Political analyst and commentator, Dr. Henry Jeffrey reasons that that PNCR supporters were more trust worthy of Lawrence who “has been around the hierarchy of the party for a very long time and, in my view, they would want to think that kind of person is in the party to look after party interests.”
Kissoon goes further than just Harmon’s mere recently known association with the PNCR, but says rank and file party members are wary of too many ex-GDF officers on top of Granger taking over that party. “There may be some sympathies in the essential boardroom of the PNC that Volda Lawrence is more at heart and soul a PNC-ite than Harmon. A lot of people view Granger, himself, and his military boys as military people who just came to the fray,” he reasons.
Dr. Jeffrey shares the view that a lot of political parties are not entirely welcoming of ex soldiers, a move that voters at the PNCR’s 20th Biennial Delegates Congress sought to put brake on through the ballot. “Most political parties, I think, tend to take that thought of line that you don’t want the military to be dominant in any political organisation and the military has been quite visible with the APNU and PNC, but I don’t think it has to do with intolerance but may have to do with Harmon himself; they believing the party needs to be in safer hands that they are accustomed to,” he says.

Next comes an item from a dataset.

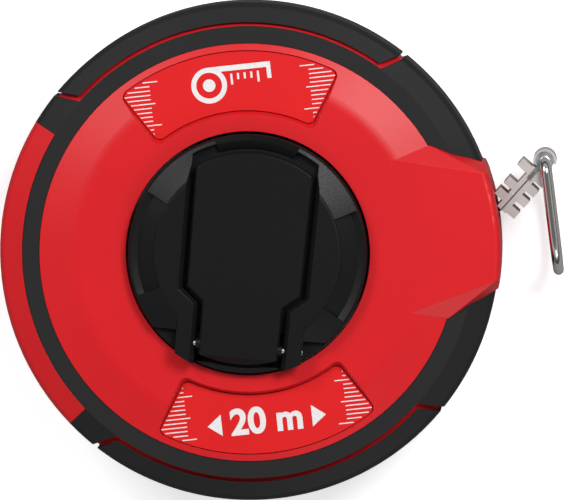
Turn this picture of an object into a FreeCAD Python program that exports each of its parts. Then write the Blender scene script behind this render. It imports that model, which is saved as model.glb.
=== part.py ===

Outgoing PNCR Chairman, Basil Williams, in Kissoon’s view, has lost his stripes a little over three years since the coalition took power with a one-seat majority. “I think it’s the old, old saying at work. You could be radical in opposition but when you get into government, people see your true colours and I think Basil Williams, as a power-holder, after 2015 has damaged his credibility by his sheer performance, the controversies, the attitudes- that isn’t going to go down well,” he said.